"The untouched ones spend their luck without a thought, believing they deserve it" (p 462).
I am so far behind in posting about Barbara Kingsolver’s The Lacuna. Simpler books that I like less are much easier to review. The characterization, plot, and themes of The Lacuna were complex enough to force me to procrastinate about my blog post. I suppose the simplest way to describe the book is to say that it follows one man’s life from childhood to death as he lives through crucial turning points in history in both Mexico and America. The main character, Harrison Shepherd, is involved directly in so many important occurrences as to lend a Forrest Gump feel to the plot. I’ve always liked Kingsolver’s fiction and nonfiction, but with The Lacuna, her work seems to have matured and expanded beyond even what I had come to expect.
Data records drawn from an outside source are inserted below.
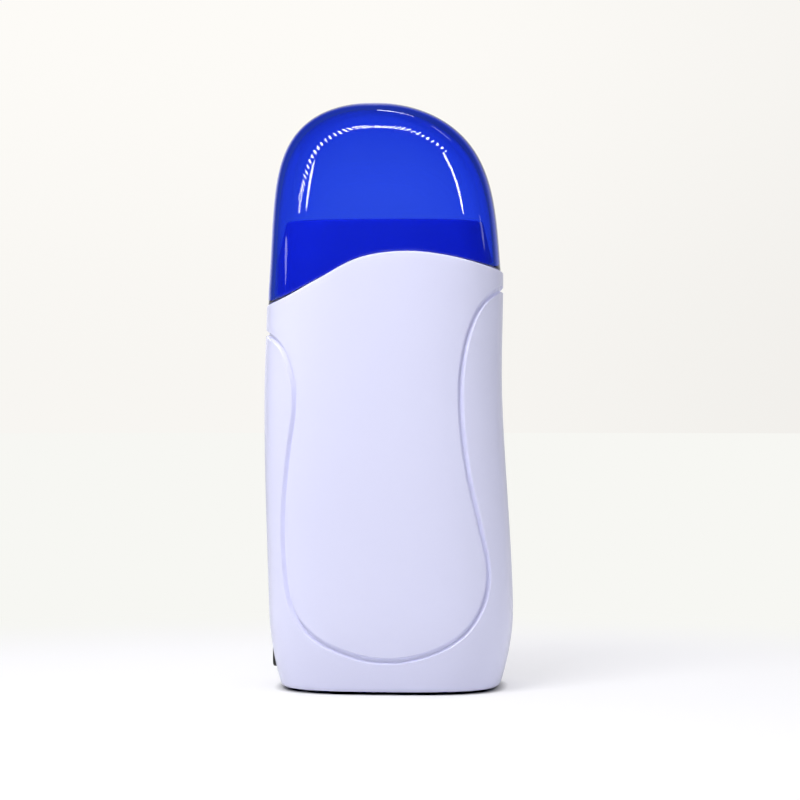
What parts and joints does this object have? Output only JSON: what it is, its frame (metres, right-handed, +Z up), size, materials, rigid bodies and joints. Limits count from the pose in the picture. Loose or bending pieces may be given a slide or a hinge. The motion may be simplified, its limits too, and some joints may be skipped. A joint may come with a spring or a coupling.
{
  "type": "roll-on wax heater",
  "caption": "Hand-held heater with a waisted moulded body, a well for a roll-on wax cartridge, a level window, a mains inlet and a translucent domed lid that lifts off.",
  "frame": {"origin": "on the table, at the middle of the body's box", "axes": "+Z up along the body to the top of the lid; +Y from the plain, grooved face that the picture shows to the face with the window; +X to the right as that plain face is seen, with the power inlet on the -X flank"},
  "size_m": [0.0802, 0.06, 0.1894],
  "materials": {
    "lid_blue": "glossy translucent blue",
    "shell_white": "satin moulded white with a lavender tint",
    "inner_white": "satin moulded white",
    "silicone": "matte silicone",
    "well_aluminium": "drawn, satin",
    "heat_resistant_plastic": "moulded, matte",
    "element_case": "extruded",
    "insulating_sheet": "mica and film",
    "spring_steel": "spring steel",
    "black_plastic": "moulded, satin",
    "fuse_ceramic": "sleeved",
    "brown_insulation": "silicone insulation",
    "blue_insulation": "silicone insulation",
    "red_insulation": "silicone insulation",
    "circuit_board": "solder mask",
    "led_resin": "clear red resin",
    "lens_red": "polished red",
    "window_clear": "polished clear",
    "contact_metal": "nickel plated",
    "screw_steel": "zinc plated",
    "foot_rubber": "matte"
  },
  "bodies": {
    "heater": {"front_shell": "shell_white", "rear_shell": "shell_white", "neck_collar": "inner_white", "well_gasket": "silicone", "heating_well": "well_aluminium", "well_cradle": "heat_resistant_plastic", "ptc_heater": "element_case", "heater_insulator": "insulating_sheet", "heater_clip": "spring_steel", "thermostat": "black_plastic", "thermostat_clip": "spring_steel", "thermal_fuse": "fuse_ceramic", "live_lead": "brown_insulation", "neutral_lead": "blue_insulation", "link_leads": "red_insulation", "indicator_board": "circuit_board", "indicator_led": "led_resin", "board_leads": "red_insulation", "light_lens": "lens_red", "level_window": "window_clear", "power_inlet": "black_plastic", "inlet_pins": "contact_metal", "base_plate": "inner_white", "base_screws": "screw_steel", "foot_pads": "foot_rubber"},
    "lid": {"lid": "lid_blue"}
  },
  "joints": [
    {"name": "lid_lift", "type": "slide", "parent": "heater", "child": "lid", "axis": [0, 0, 1], "range_m": [0, 0.06]}
  ]
}
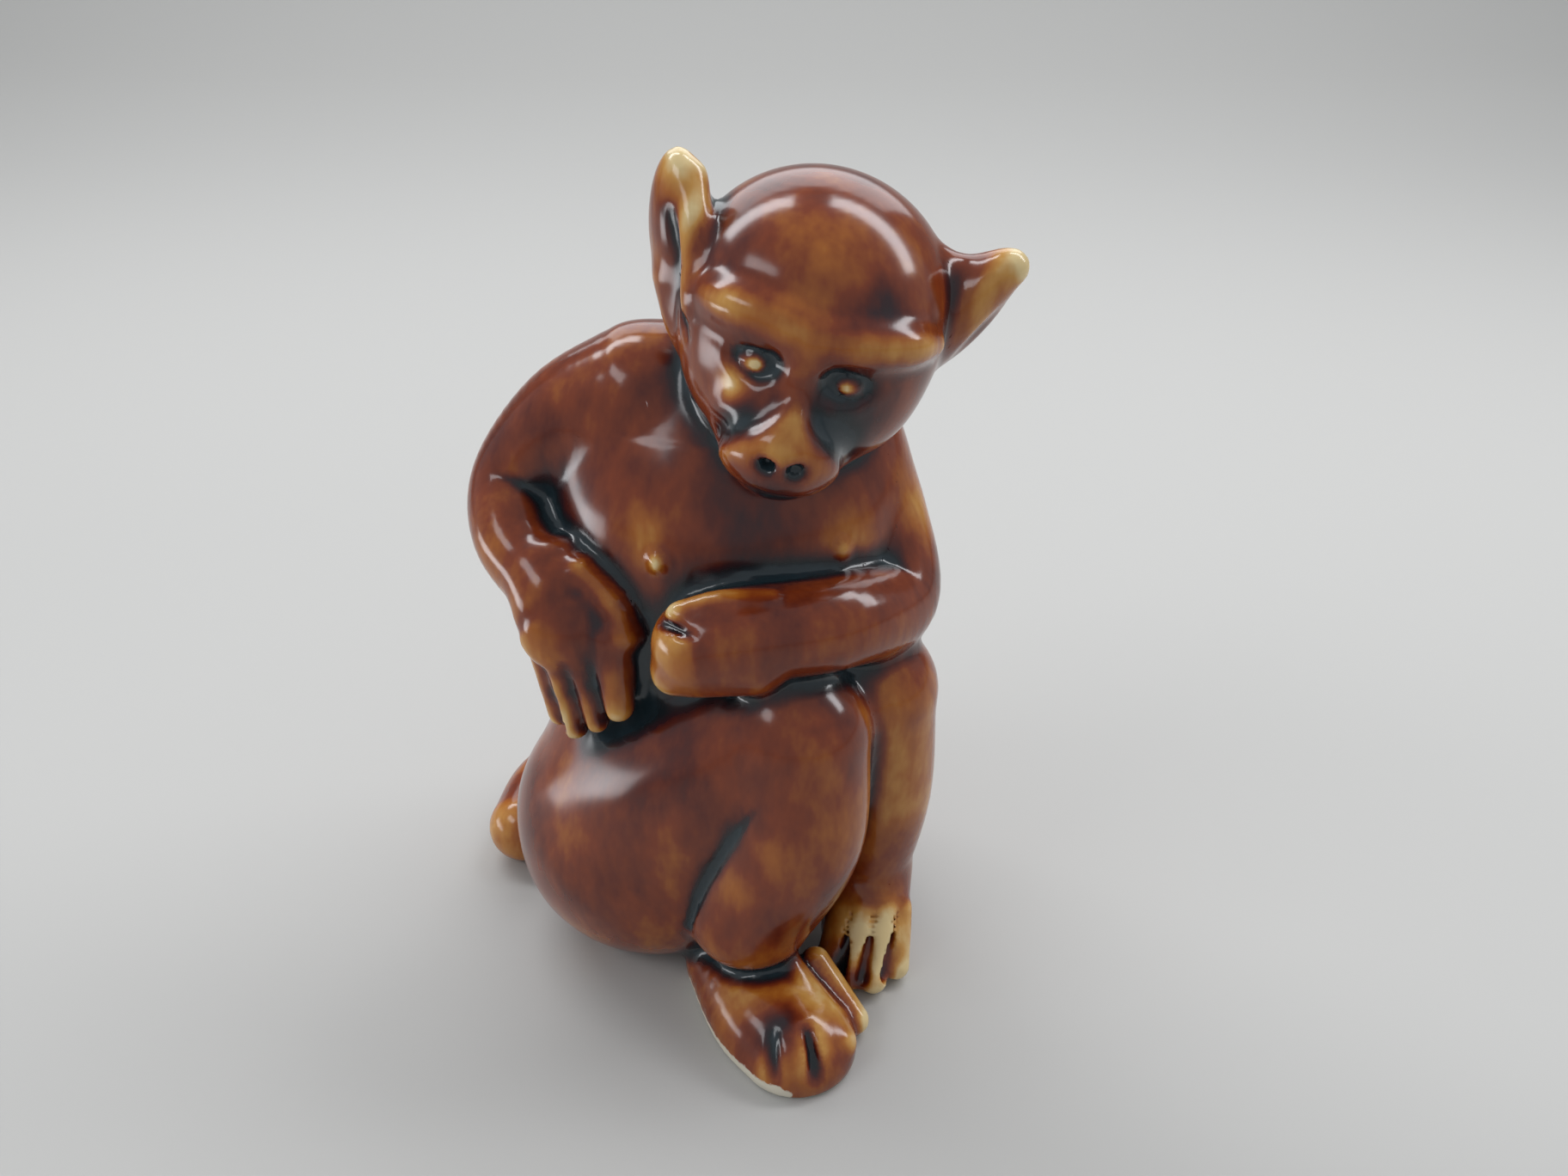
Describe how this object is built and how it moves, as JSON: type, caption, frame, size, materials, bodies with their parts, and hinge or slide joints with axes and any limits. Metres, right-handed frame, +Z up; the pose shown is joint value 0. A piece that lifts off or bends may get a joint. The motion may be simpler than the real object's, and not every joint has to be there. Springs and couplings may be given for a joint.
{
  "type": "seated monkey figurine",
  "caption": "Seated monkey figurine with bowed head and folded arms, hollow glazed earthenware with a flat unglazed base.",
  "frame": {"origin": "centre of the bounding box in plan, on the flat base", "axes": "+Z up, the monkey faces -Y, its right hand on the -X side"},
  "size_m": [0.0694, 0.0674, 0.1065],
  "materials": {
    "glazed_body": "thick glossy transparent amber-brown glaze over cream earthenware: red-brown on broad faces, honey to cream where it ran thin on ridges, blue-black where it pooled in grooves; bare cream clay on the sole edge"
  },
  "bodies": {
    "root": {"torso": "glazed_body", "head": "glazed_body", "right_ear": "glazed_body", "left_ear": "glazed_body", "right_arm": "glazed_body", "left_arm": "glazed_body", "right_leg": "glazed_body", "left_leg": "glazed_body", "right_foot": "glazed_body", "left_foot": "glazed_body", "tail": "glazed_body"}
  },
  "joints": []
}
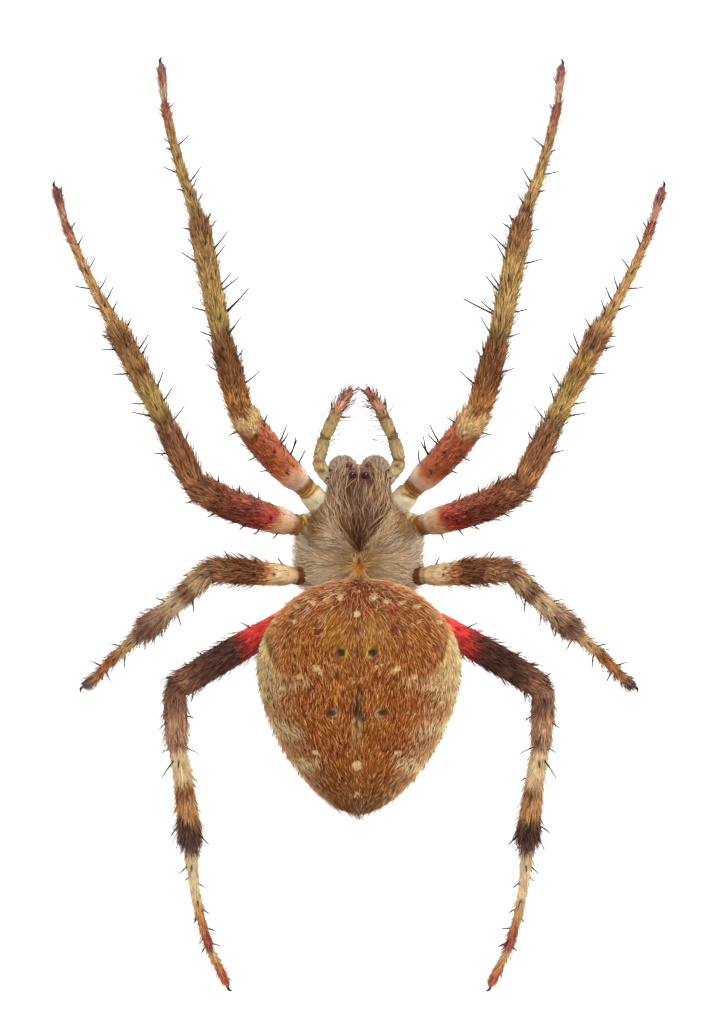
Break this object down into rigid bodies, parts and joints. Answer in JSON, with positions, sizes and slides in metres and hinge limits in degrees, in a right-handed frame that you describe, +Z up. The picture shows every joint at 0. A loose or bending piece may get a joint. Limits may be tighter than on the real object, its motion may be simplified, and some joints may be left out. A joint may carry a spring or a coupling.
{
  "type": "orb weaver spider",
  "caption": "Life-size orb weaver spider standing still, legs spread, with a pear-shaped hairy abdomen and spiny banded legs.",
  "frame": {"origin": "on the floor, under the middle of the whole spider's box, which is just behind the head", "axes": "+Z up; the spider faces -Y and its left side is at +X"},
  "size_m": [0.0144, 0.0216, 0.0043],
  "materials": {
    "abdomen_cuticle": "rust-brown skin under a close coat of curved golden hairs",
    "carapace_cuticle": "grey-tan shell under long cream hairs, darker brown on the head",
    "spinneret_cuticle": "dark brown, fine hairs",
    "chelicera_cuticle": "satin brown shell under grey-tan hairs",
    "fang_chitin": "polished dark red-brown",
    "palp_cuticle": "satin yellow-tan with a reddish bristly tip",
    "eye_lens": "wet black lens",
    "coxa_cuticle": "satin cream with dark brown edges",
    "femur_1_cuticle": "satin orange-red with a cream base",
    "femur_2_cuticle": "satin red-brown with a scarlet spot and a cream base",
    "femur_3_cuticle": "satin cream with a dark brown band",
    "femur_4_cuticle": "satin crimson that darkens to black-brown",
    "patella_cuticle": "satin dark brown, streaked with pale hairs",
    "tibia_cuticle": "satin olive-yellow, brown towards its end, with black spines",
    "foot_cuticle": "satin yellow-tan to reddish, with black spines and claws"
  },
  "bodies": {
    "root": {"abdomen": "abdomen_cuticle", "cephalothorax": "carapace_cuticle", "chelicera_left": "chelicera_cuticle", "chelicera_right": "chelicera_cuticle", "eye_front_lateral_left": "eye_lens", "eye_front_lateral_right": "eye_lens", "eye_front_median_left": "eye_lens", "eye_front_median_right": "eye_lens", "eye_rear_lateral_left": "eye_lens", "eye_rear_lateral_right": "eye_lens", "eye_rear_median_left": "eye_lens", "eye_rear_median_right": "eye_lens", "fang_left": "fang_chitin", "fang_right": "fang_chitin", "leg_1_left_coxa": "coxa_cuticle", "leg_1_left_femur": "femur_1_cuticle", "leg_1_left_foot": "foot_cuticle", "leg_1_left_patella": "patella_cuticle", "leg_1_left_tibia": "tibia_cuticle", "leg_1_right_coxa": "coxa_cuticle", "leg_1_right_femur": "femur_1_cuticle", "leg_1_right_foot": "foot_cuticle", "leg_1_right_patella": "patella_cuticle", "leg_1_right_tibia": "tibia_cuticle", "leg_2_left_coxa": "coxa_cuticle", "leg_2_left_femur": "femur_2_cuticle", "leg_2_left_foot": "foot_cuticle", "leg_2_left_patella": "patella_cuticle", "leg_2_left_tibia": "tibia_cuticle", "leg_2_right_coxa": "coxa_cuticle", "leg_2_right_femur": "femur_2_cuticle", "leg_2_right_foot": "foot_cuticle", "leg_2_right_patella": "patella_cuticle", "leg_2_right_tibia": "tibia_cuticle", "leg_3_left_coxa": "coxa_cuticle", "leg_3_left_femur": "femur_3_cuticle", "leg_3_left_foot": "foot_cuticle", "leg_3_left_patella": "patella_cuticle", "leg_3_left_tibia": "tibia_cuticle", "leg_3_right_coxa": "coxa_cuticle", "leg_3_right_femur": "femur_3_cuticle", "leg_3_right_foot": "foot_cuticle", "leg_3_right_patella": "patella_cuticle", "leg_3_right_tibia": "tibia_cuticle", "leg_4_left_coxa": "coxa_cuticle", "leg_4_left_femur": "femur_4_cuticle", "leg_4_left_foot": "foot_cuticle", "leg_4_left_patella": "patella_cuticle", "leg_4_left_tibia": "tibia_cuticle", "leg_4_right_coxa": "coxa_cuticle", "leg_4_right_femur": "femur_4_cuticle", "leg_4_right_foot": "foot_cuticle", "leg_4_right_patella": "patella_cuticle", "leg_4_right_tibia": "tibia_cuticle", "palp_left_lower": "palp_cuticle", "palp_left_upper": "palp_cuticle", "palp_right_lower": "palp_cuticle", "palp_right_upper": "palp_cuticle", "pedicel": "carapace_cuticle", "spinnerets": "spinneret_cuticle"}
  },
  "joints": []
}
The first important theme is Harrison’s challenging relationship with his own mother. He grows up feeling like a neglected satellite orbiting a beautiful, but dangerous, star. This theme carries over into the next segment of his life where he happens upon a job in the Diego Rivera / Frida Kahlo household. Harrison develops another close but tumultuous relationship with Frida, who overtly introduces the lacuna theme, which was only hinted at in the prior sections of the book. She repeatedly tells Harrison that the most important thing about a person is the thing you do not know about him. I continue to struggle with this idea. Intuitively, I sense an important revelation in these words that I have not been able yet to grasp rationally. The lacuna theme is carried throughout the book in both physical occurrences: an underwater cave, a lost notebook; and in figurative ones: the idea of important gaps in our knowledge of one another. Toward the end of the book, Violet Brown, who has been Harrison’s secretary for years, says, "Those news men could not make a thing true just by saying so. It’s only living makes life" (p 445). I like the extension of the idea of how when we have gaps in our knowledge of others, we often project on them what we would like to pretend fills those gaps. I suspect that most of the time, we err in our suppositions.
Being a Kingsolver novel, issues of social justice occur throughout. There is a scene early in the book about the Bonus Army March, as well as a section about the Advancing American Art auction, which was a perfect example of typical government forethought and efficiency, neither of which I knew anything about. Then later, during the period that Harrison works for Frida, Leon Trotsky lives with them, leading to much discussion about the Russian Revolution and about revolutions in general. The last part of both the book and of Harrison’s life is spent amid the Communist fear-mongering mania of mid-twentieth century America. Many of the themes and occurrences during this embarrassing period of our history resonate in the fears and abuses that occurred in America in the post 9/11 years, reminding me yet again of the oft-repeated and hard to cite adage that forgetting history dooms us to repeat it.
I suppose I would say that the most important theme that I find in this or in any other Kingsolver work is the idea that happiness should belong to us all, that being different shouldn't exclude you from the joy and beauty of this life, and that in the end, love and acceptance are the only things that really matter.